How long does a patent portfolio valuation gap analysis take?

A full gap analysis across all four dimensions takes 30 to 45 days. The claim broadening review and jurisdiction analysis run in parallel. Evidence-of-use mapping depends on portfolio size but completes in 30 to 45 days for portfolios under 20 patents. Total remediation including new filings runs 90 days end to end.

Can a single patent be worth more than an entire portfolio?

Yes. A single broad patent covering a widely adopted technology standard generates more licensing revenue than 50 narrow patents combined. Patent portfolio valuation is not about count. It is about claim scope, market coverage, and revenue potential per claim.

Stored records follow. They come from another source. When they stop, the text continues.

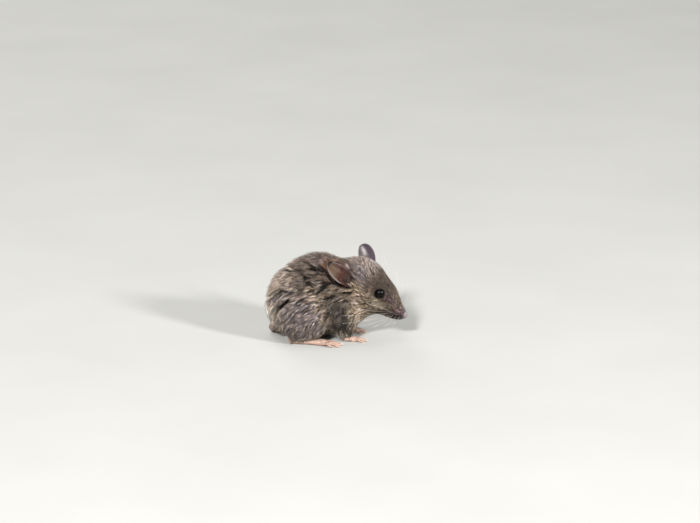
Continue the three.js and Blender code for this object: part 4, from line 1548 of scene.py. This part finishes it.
# %% [markdown]
# ## Finishes
# The hair is keratin: a dark root, a banded shaft and a soft gloss along it. Blender has a shader for hair, but
# other programs don't read it, so the plain Principled shader is used all over. The hair's colour comes from
# the markings that the roots carry, and the material adds only what changes along a strand and from strand to
# strand. Skin under short fur needs stubble and bump only, and bare skin needs its grain, a faint glow where it
# is thin, and a gloss.
# The markings that the roots carry also hold painted light: shade at lock edges, in gaps and under the jaw, and
# highlights on the ears, nose and rump.

# %% Keratin hair
# Agouti keratin is banded dark, buff and dark again. It gives the eye a grizzled brown with a broken sheen.
HAIR_ROUGHNESS, KERATIN_IOR, HAIR_GLOSS = 0.5, 1.55, 0.35
TICKED_SHARE = 0.55  # of the strands have a dark tip, and the rest a pale one
MULTIPLY = {"data_type": "RGBA", "blend_type": "MULTIPLY"}
hair_finish, tree, shader = new_material("agouti_keratin_hair")
carried = {name: add_node(tree, "ShaderNodeAttribute", attribute_name=name).outputs for name in (
    "marking_and_shade", "along", "strand", "chance", "gap")}
print("the hair's finish reads:", list(carried))

# %% Three dice for each strand or tuft
strand_dice = add_node(tree, "ShaderNodeMath", {
    0: carried["chance"]["Fac"], 1: 7.31, 2: carried["strand"]["Fac"]}, operation="MULTIPLY_ADD")
dice = {}
for name, source, spread in (
    ("value", strand_dice.outputs[0], 1.0), ("ticking", strand_dice.outputs[0], 5.3),
    ("hue", carried["chance"]["Fac"], 3.7),
):
    spun = add_node(tree, "ShaderNodeMath", {0: source, 1: spread}, operation="MULTIPLY")
    dice[name] = add_node(tree, "ShaderNodeMath", {0: spun.outputs[0]}, operation="FRACT").outputs[0]
print("dice:", list(dice))

# %% The bands along a strand, and how strands differ
ramps = {}
for name, source, stops in (
    ("ticked", carried["along"]["Fac"],
     [(0.0, 0.2), (0.3, 0.5), (0.5, 1.15), (0.72, 1.3), (0.84, 0.4), (1.0, 0.22)]),
    ("pale_tipped", carried["along"]["Fac"], [(0.0, 0.22), (0.35, 0.5), (0.6, 0.95), (0.85, 1.25), (1.0, 1.3)]),
    ("value", dice["value"], [(0.0, 0.45), (0.2, 0.7), (0.5, 1.0), (0.8, 1.15), (1.0, 1.6)]),
    ("hue", dice["hue"], [(0.0, "f2dfc4"), (0.45, "fdf8f4"), (0.7, "ffffff"), (1.0, "f0eaf8")]),
):
    ramps[name] = fill_ramp(add_node(tree, "ShaderNodeValToRGB", {"Fac": source}), stops)
is_ticked = add_node(tree, "ShaderNodeMath", {0: dice["ticking"], 1: TICKED_SHARE}, operation="LESS_THAN")
bands = add_node(tree, "ShaderNodeMix", {
    0: is_ticked.outputs[0], 6: ramps["pale_tipped"], 7: ramps["ticked"]}, data_type="RGBA").outputs[2]
shade = add_node(tree, "ShaderNodeMix", {0: 1.0, 6: ramps["value"], 7: bands}, **MULTIPLY).outputs[2]
tinted = add_node(tree, "ShaderNodeMix", {0: 1.0, 6: shade, 7: ramps["hue"]}, **MULTIPLY).outputs[2]
coloured = add_node(tree, "ShaderNodeMix", {
    0: 1.0, 6: carried["marking_and_shade"]["Color"], 7: tinted}, **MULTIPLY, clamp_result=False).outputs[2]
print("bands and differences:", list(ramps))

# %% The shade in the gaps between locks
GAP_COLOUR, GAP_SHARE = "0c0907", 0.93
in_gap = add_node(tree, "ShaderNodeMath", {0: carried["gap"]["Fac"], 1: GAP_SHARE}, operation="MULTIPLY")
deepened = add_node(tree, "ShaderNodeMix", {
    0: in_gap.outputs[0], 6: coloured, 7: (*linear(GAP_COLOUR), 1)}, data_type="RGBA")
tree.links.new(deepened.outputs[2], shader.inputs["Base Color"])
shader.inputs["Roughness"].default_value = HAIR_ROUGHNESS
shader.inputs["IOR"].default_value = KERATIN_IOR
shader.inputs["Specular IOR Level"].default_value = HAIR_GLOSS
print("nodes in the hair's finish:", len(tree.nodes))

# %% Skin under the fur
# Skin with clipped stubble shows between the locks as a dull, finely speckled ground with no shine.
STUBBLE, STUBBLE_HEIGHT = 0.25, 0.06  # mm between the finest hairs, and how high they stand
skin_finish, tree, shader = new_material("skin_under_short_fur")
place = add_node(tree, "ShaderNodeTexCoord").outputs["Object"]
marking_and_shade = add_node(tree, "ShaderNodeAttribute", attribute_name="marking_and_shade").outputs["Color"]
stubble = add_node(tree, "ShaderNodeTexNoise", {
    "Vector": place, "Scale": 1 / (STUBBLE * MM), "Detail": 3.0}).outputs["Fac"]
speckle = fill_ramp(add_node(tree, "ShaderNodeValToRGB", {"Fac": stubble}), [(0.35, 0.55), (0.65, 1.15)])
coloured = add_node(tree, "ShaderNodeMix", {0: 1.0, 6: marking_and_shade, 7: speckle}, **MULTIPLY)
bump = add_node(tree, "ShaderNodeBump", {
    "Height": stubble, "Strength": 0.5, "Distance": STUBBLE_HEIGHT * MM})
tree.links.new(coloured.outputs[2], shader.inputs["Base Color"])
tree.links.new(bump.outputs[0], shader.inputs["Normal"])
shader.inputs["Roughness"].default_value = 0.7
shader.inputs["Specular IOR Level"].default_value = 0.12
print("stubble, mm:", STUBBLE)

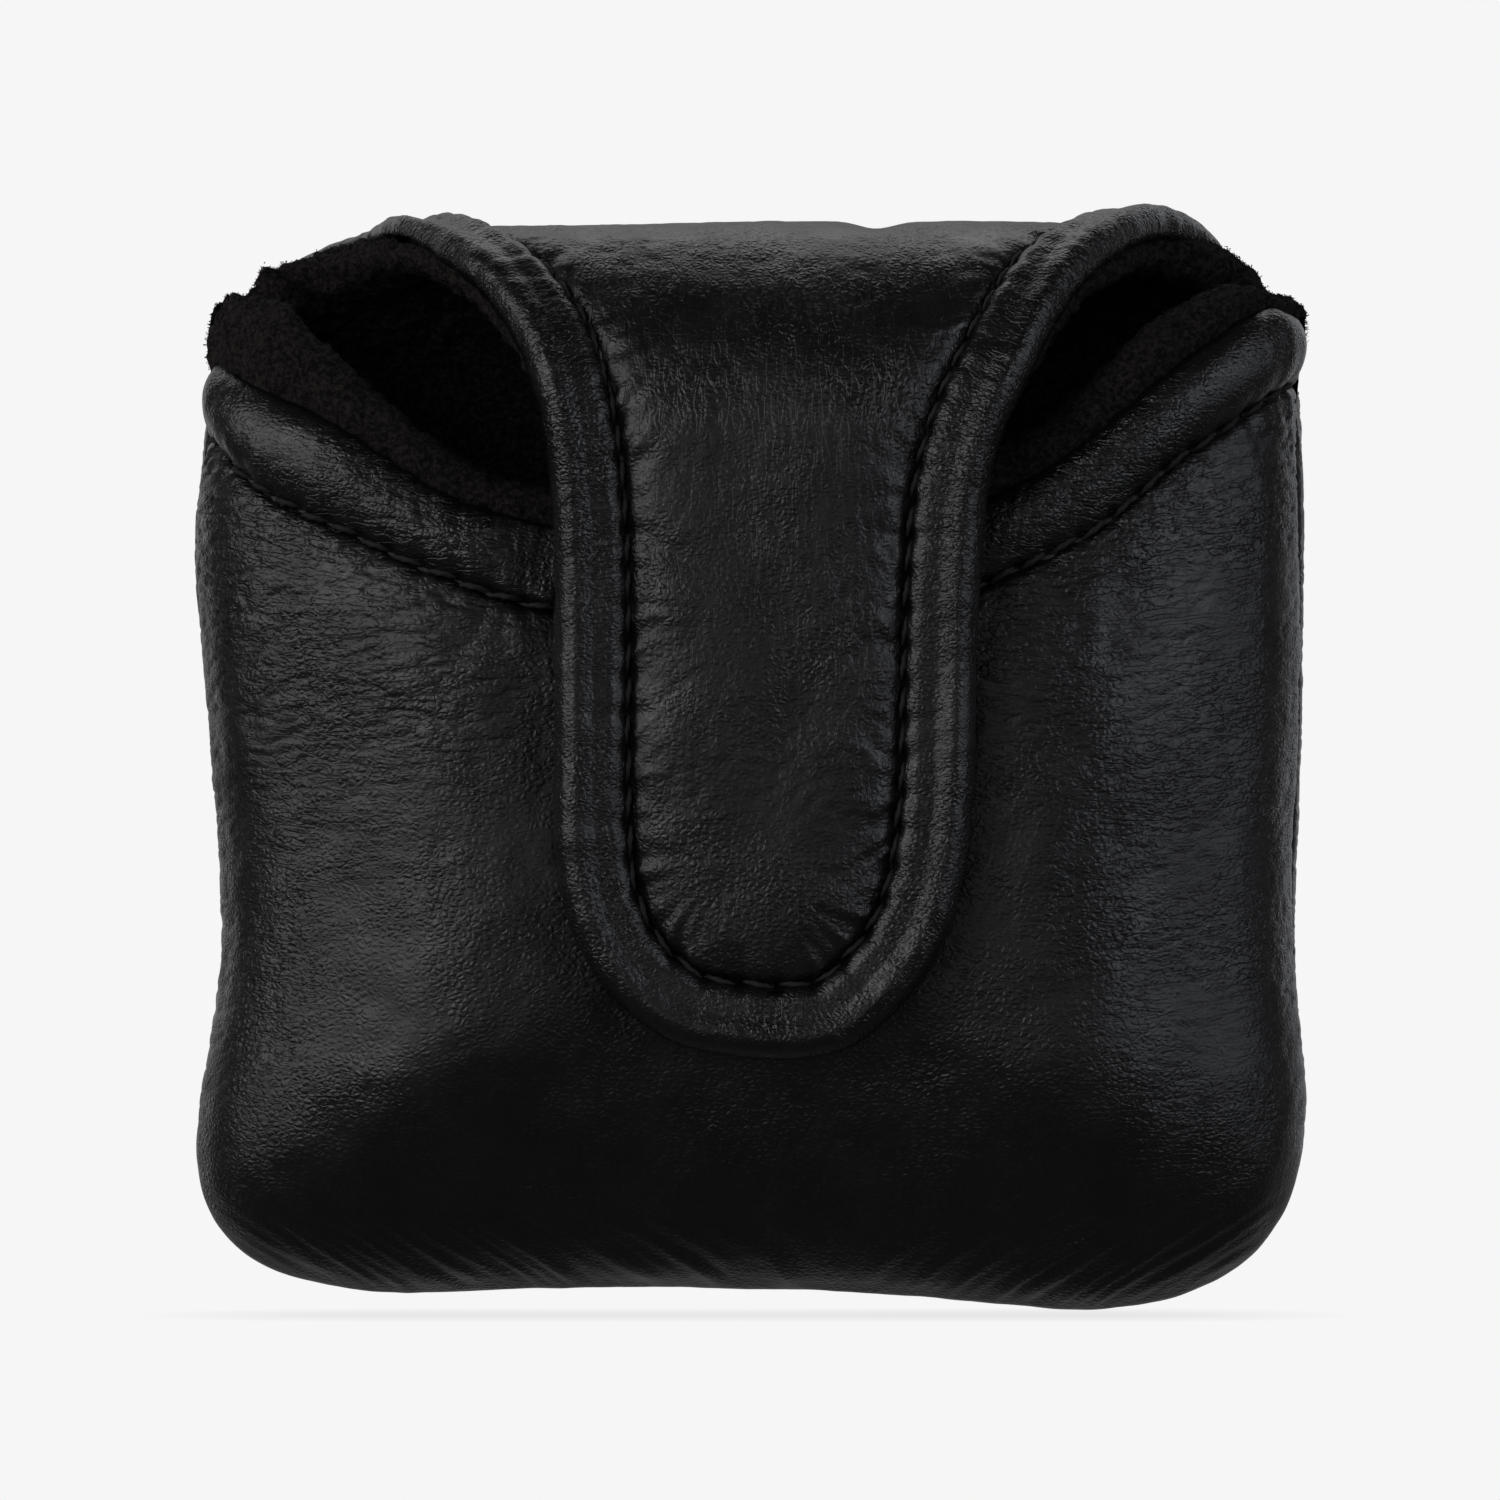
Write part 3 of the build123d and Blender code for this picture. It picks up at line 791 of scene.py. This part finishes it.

What is the difference between patent portfolio valuation and IP due diligence?

Patent portfolio valuation determines what your IP is worth. IP due diligence determines what an acquirer is buying. Valuation happens before the deal conversation starts. Due diligence happens after a buyer expresses interest. Running the valuation first gives you the leverage to negotiate from strength rather than reacting to what diligence reveals.

Does the 4-step fix apply to trade secrets and data assets?

The four-discount framework is patent-specific, but the principle applies broadly. Trade secrets and data assets carry their own valuation discounts when they lack documentation, access controls, or commercial proof points. A complete IP valuation covers patents, trade secrets, copyrights, and data assets together.

What return should founders expect from closing the valuation gap?

Portfolios that pass all four tests consistently trade at 3 to 5x the value of portfolios that fail them. The 25.8x vs 18.2x multiple gap on audited vs unaudited IP is the market-level benchmark. At the individual portfolio level, the $2M to $11M restructuring outcome is representative of what a full remediation delivers for growth-stage tech companies.